I’ve heard that from other guys, and you think about retiring from racing and you think all of the positives — yeah, you don’t have the pressure, you don’t have this or you don’t have that — but you’ve worked since you were a little kid for this one goal, and you’re so busy facing that, and then boom! All of a sudden, it’s over. It’s kind of weird to wake up without having that goal inside you, you know?”
As they say, good things happen to good people, and while a bit was lost after the supermotocross war was over, all it took was a few visits to the Pro Circuit race shop off the 91 freeway in Corona, California, for a wayfaring Tedesco to stumble upon a new line of work.

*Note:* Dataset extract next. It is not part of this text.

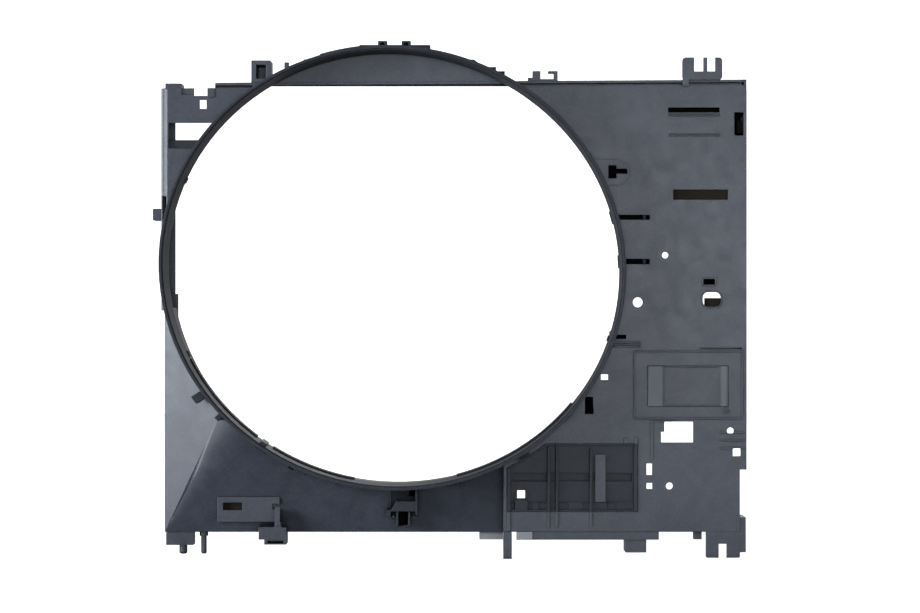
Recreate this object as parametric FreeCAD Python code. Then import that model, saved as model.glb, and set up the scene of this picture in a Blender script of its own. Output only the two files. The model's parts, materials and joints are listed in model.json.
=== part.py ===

“So I was looking to get back in the sport, and I started talking with Mitch Payton and the boys there,” Tedesco said. “They were looking to maybe have somebody help with the testing and development of their bike, and I rode it a couple times, and we ended up doing a deal. I’ve been doing that for the last two years. I’m the guy who basically feels what the bike is doing and try to guide the team in the right direction so we don’t go off into left field. Basically, what I do is that we kind of have a game plan of what direction we’re going to go on the bike, and I try to execute that and present it to the guys once it’s in more of a fine-tuned state. Luckily, it has been pretty good. Everything that I’ve come up with they have pretty much liked. From what I see, I think it’s working.”
When I asked Tedesco if he was okay with the way his professional racing career turned out, he just smiled that Hot Sauce smile.
“Of course. If you would have asked me that when I was 10 years old, and if you would have laid out my career in front of me, of course I’d be pumped. I was just a kid from Albuquerque who wasn’t expected to do anything. I feel like I made it to a pretty elite level in the sport. I can’t complain. The sport has given me a great life, and I’ve met a whole bunch of great people, and I’m still here. This sport is like a family to me. That’s why I’m still around. Otherwise, I’d be doing something different.”